Der Katastrophe vom 19. April 1945 fielen drei Menschen zum Opfer. 39 Wohnhäuser und 129 Nebengebäude wurden durch die abgeworfenen Bomben und den danach wütenden Feuersturm zerstört. Ein Teil der alten Stadtmauer, das 1654 erbaute Rathaus und das untere Tor wurden so schwer beschädigt, dass sie in den folgenden Jahren abgerissen werden mussten.
Nach dem Bombenangriff marschierten die Einheiten der Kampfgruppe A um 14 Uhr, aus Richtung Lämmershof kommend, in das noch lichterloh brennende Neustadt ein. Bis auf wenige Sicherungsposten hielten sie sich nicht lange auf. Sie rollten mit ihren Panzern und Fahrzeugen weiter in Richtung Filchendorf und erreichten noch am gleichen Tag ihr Etappenziel, den Truppenübungsplatz Grafenwöhr.

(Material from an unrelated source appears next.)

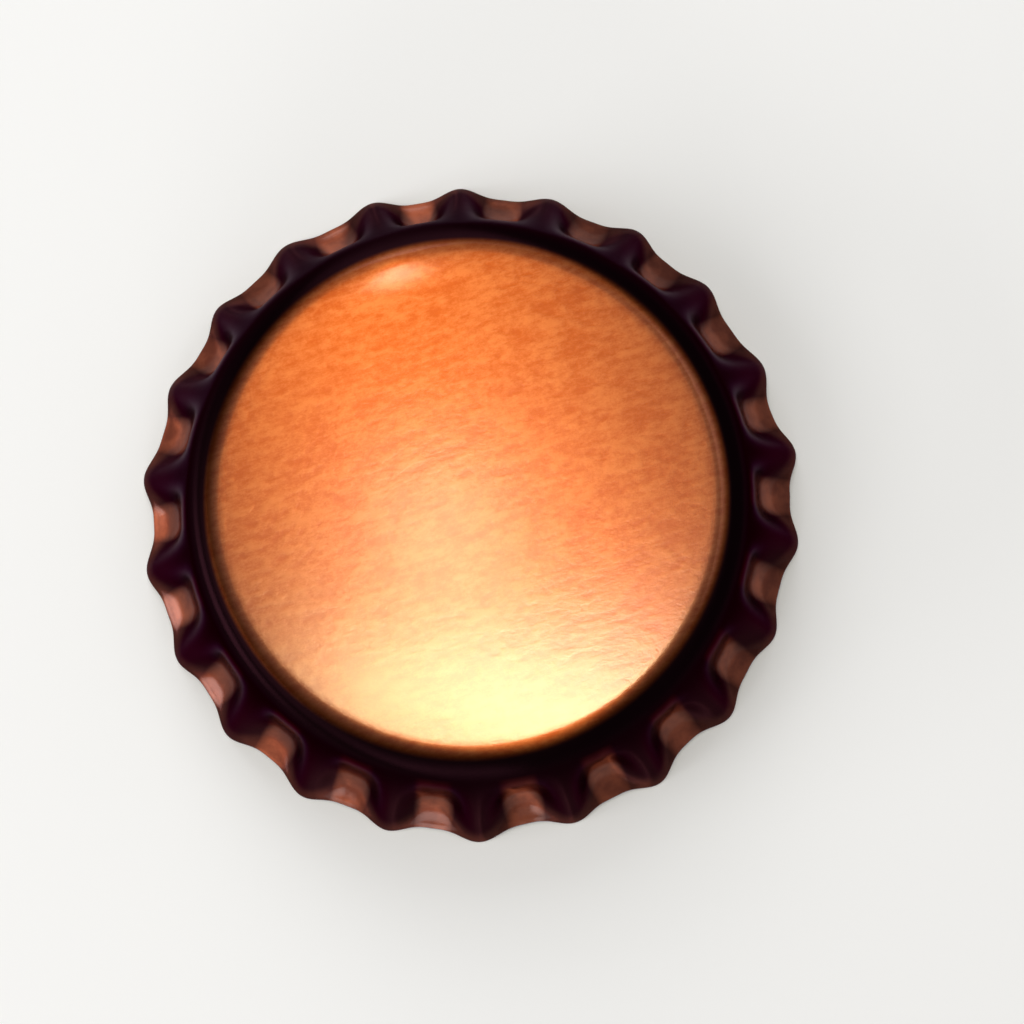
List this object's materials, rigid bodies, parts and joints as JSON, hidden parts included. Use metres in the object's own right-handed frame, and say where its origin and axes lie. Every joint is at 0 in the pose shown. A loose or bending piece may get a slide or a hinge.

Broschüre mit detaillierter Schilderung
In mühevoller Kleinarbeit hat Hobbyheimatforscher Georg Miedel diesen schwarzen Tag in der Geschichte der Kulmstadt nachrecherchiert. Bei seiner Arbeit konnte er auch Einsatzbefehle und andere militärische Dokumente im amerikanischen Militärarchiv einsehen.
Zum 75. Jahrestag der Katastrophe hat er jetzt im Auftrag der Stadt eine Broschüre verfasst. In ihr wird detailliert die Bombardierung von Neustadt am Kulm beschrieben. Das Schriftstück liegt kostenlos für jeden Neustädter Bürger im Rathaus aus.
Ursprünglich wollte die Stadt diesen Tag mit einer Gedenkfeier auf dem Marktplatz begehen. Doch wegen der Coronakrise muss diese ausfallen. Bürgermeister Wolfgang Haberberger wird in aller Stille im Namen der Stadt am Kriegerdenkmal einen Kranz niederlegen.